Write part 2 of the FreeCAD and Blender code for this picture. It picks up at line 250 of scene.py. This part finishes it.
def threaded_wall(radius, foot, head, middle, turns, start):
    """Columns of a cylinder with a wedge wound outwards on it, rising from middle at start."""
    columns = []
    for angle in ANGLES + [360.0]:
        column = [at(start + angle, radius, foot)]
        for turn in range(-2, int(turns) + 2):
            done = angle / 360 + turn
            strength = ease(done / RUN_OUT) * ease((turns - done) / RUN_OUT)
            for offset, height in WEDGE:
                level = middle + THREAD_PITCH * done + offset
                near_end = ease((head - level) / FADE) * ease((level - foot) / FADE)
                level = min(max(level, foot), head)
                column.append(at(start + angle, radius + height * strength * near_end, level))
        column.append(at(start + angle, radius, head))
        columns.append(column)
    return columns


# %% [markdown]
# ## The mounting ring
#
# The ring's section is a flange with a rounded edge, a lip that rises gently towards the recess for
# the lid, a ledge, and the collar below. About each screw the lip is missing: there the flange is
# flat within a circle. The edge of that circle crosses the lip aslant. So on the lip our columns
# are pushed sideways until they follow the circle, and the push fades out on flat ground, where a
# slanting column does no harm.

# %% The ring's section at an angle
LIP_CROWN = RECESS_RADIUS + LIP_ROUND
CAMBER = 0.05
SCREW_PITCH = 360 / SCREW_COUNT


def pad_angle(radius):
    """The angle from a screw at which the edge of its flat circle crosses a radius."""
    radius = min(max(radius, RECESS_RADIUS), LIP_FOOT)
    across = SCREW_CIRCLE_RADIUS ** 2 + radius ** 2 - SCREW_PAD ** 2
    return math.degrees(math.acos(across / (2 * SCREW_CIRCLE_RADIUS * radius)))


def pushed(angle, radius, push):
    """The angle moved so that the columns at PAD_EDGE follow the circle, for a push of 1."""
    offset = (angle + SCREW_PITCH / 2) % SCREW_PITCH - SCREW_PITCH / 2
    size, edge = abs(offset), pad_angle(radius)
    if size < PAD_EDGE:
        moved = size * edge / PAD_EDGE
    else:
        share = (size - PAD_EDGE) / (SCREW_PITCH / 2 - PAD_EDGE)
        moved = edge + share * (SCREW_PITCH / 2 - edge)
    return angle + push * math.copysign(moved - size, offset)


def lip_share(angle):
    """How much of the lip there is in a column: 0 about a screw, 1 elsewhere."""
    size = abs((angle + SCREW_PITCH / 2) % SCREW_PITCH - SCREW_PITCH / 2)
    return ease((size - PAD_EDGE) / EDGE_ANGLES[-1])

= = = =

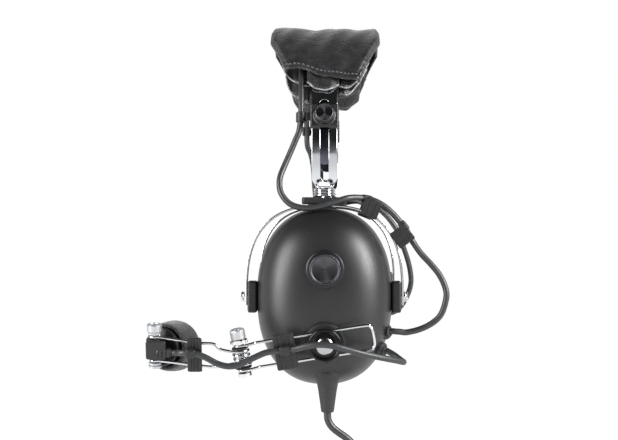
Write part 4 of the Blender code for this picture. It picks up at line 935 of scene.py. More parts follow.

= = = =

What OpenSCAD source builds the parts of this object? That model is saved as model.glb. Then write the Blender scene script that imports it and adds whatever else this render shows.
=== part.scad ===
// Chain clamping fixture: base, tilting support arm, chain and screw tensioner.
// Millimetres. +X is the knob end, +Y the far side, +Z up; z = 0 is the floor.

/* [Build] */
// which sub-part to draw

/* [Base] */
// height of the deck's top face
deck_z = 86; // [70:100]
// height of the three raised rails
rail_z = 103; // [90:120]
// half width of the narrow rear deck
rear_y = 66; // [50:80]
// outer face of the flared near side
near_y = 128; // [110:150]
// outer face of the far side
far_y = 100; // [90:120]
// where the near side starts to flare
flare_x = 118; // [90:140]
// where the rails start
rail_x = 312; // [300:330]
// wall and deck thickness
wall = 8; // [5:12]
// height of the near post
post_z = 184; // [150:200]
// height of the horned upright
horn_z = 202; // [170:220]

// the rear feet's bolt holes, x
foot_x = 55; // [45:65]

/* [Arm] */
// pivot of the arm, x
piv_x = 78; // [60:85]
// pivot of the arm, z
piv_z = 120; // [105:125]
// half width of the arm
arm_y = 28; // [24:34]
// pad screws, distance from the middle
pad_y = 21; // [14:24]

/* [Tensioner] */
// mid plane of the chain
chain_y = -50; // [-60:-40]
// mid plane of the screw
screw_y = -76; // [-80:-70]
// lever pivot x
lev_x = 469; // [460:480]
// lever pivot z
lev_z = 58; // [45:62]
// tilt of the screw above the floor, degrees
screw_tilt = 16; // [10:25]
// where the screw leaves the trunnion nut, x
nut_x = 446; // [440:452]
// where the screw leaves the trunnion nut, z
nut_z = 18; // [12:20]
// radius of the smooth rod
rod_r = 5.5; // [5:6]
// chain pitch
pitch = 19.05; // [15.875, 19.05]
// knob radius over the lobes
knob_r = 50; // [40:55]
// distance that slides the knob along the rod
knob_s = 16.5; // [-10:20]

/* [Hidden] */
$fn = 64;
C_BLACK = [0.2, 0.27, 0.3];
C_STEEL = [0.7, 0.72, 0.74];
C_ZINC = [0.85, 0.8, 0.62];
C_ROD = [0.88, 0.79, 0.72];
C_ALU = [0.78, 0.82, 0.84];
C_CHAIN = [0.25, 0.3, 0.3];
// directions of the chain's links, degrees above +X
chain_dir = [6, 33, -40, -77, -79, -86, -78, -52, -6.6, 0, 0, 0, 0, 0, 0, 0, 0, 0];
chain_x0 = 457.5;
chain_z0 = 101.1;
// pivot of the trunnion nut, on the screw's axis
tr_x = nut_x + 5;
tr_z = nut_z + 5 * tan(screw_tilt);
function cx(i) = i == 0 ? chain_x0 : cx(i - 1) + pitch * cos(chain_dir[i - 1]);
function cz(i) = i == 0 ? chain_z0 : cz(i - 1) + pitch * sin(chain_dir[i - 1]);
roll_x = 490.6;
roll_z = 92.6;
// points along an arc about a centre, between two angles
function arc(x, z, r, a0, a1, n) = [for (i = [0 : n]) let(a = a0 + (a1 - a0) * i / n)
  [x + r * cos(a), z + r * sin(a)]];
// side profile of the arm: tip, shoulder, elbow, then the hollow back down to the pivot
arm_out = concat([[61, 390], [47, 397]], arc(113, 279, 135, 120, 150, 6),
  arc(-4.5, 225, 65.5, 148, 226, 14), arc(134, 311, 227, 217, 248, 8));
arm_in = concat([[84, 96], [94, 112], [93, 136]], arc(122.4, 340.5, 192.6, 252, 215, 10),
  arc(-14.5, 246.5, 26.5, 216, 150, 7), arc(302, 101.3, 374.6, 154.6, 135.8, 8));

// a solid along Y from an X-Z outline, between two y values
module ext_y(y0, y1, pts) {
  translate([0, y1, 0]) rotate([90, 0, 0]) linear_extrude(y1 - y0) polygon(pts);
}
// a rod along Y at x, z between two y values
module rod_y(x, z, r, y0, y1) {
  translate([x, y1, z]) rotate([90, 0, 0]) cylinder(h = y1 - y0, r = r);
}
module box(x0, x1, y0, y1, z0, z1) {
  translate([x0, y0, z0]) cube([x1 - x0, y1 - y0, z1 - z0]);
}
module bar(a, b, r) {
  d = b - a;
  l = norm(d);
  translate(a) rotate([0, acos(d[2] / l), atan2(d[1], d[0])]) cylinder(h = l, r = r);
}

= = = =

### Instruction
Take the listing above and repeat exactly the lines from the one containing "What OpenSCAD source" through the one containing "pad_y = 21; // [14:24]", both included.

### Output for this task
What OpenSCAD source builds the parts of this object? That model is saved as model.glb. Then write the Blender scene script that imports it and adds whatever else this render shows.
=== part.scad ===
// Chain clamping fixture: base, tilting support arm, chain and screw tensioner.
// Millimetres. +X is the knob end, +Y the far side, +Z up; z = 0 is the floor.

/* [Build] */
// which sub-part to draw

/* [Base] */
// height of the deck's top face
deck_z = 86; // [70:100]
// height of the three raised rails
rail_z = 103; // [90:120]
// half width of the narrow rear deck
rear_y = 66; // [50:80]
// outer face of the flared near side
near_y = 128; // [110:150]
// outer face of the far side
far_y = 100; // [90:120]
// where the near side starts to flare
flare_x = 118; // [90:140]
// where the rails start
rail_x = 312; // [300:330]
// wall and deck thickness
wall = 8; // [5:12]
// height of the near post
post_z = 184; // [150:200]
// height of the horned upright
horn_z = 202; // [170:220]

// the rear feet's bolt holes, x
foot_x = 55; // [45:65]

/* [Arm] */
// pivot of the arm, x
piv_x = 78; // [60:85]
// pivot of the arm, z
piv_z = 120; // [105:125]
// half width of the arm
arm_y = 28; // [24:34]
// pad screws, distance from the middle
pad_y = 21; // [14:24]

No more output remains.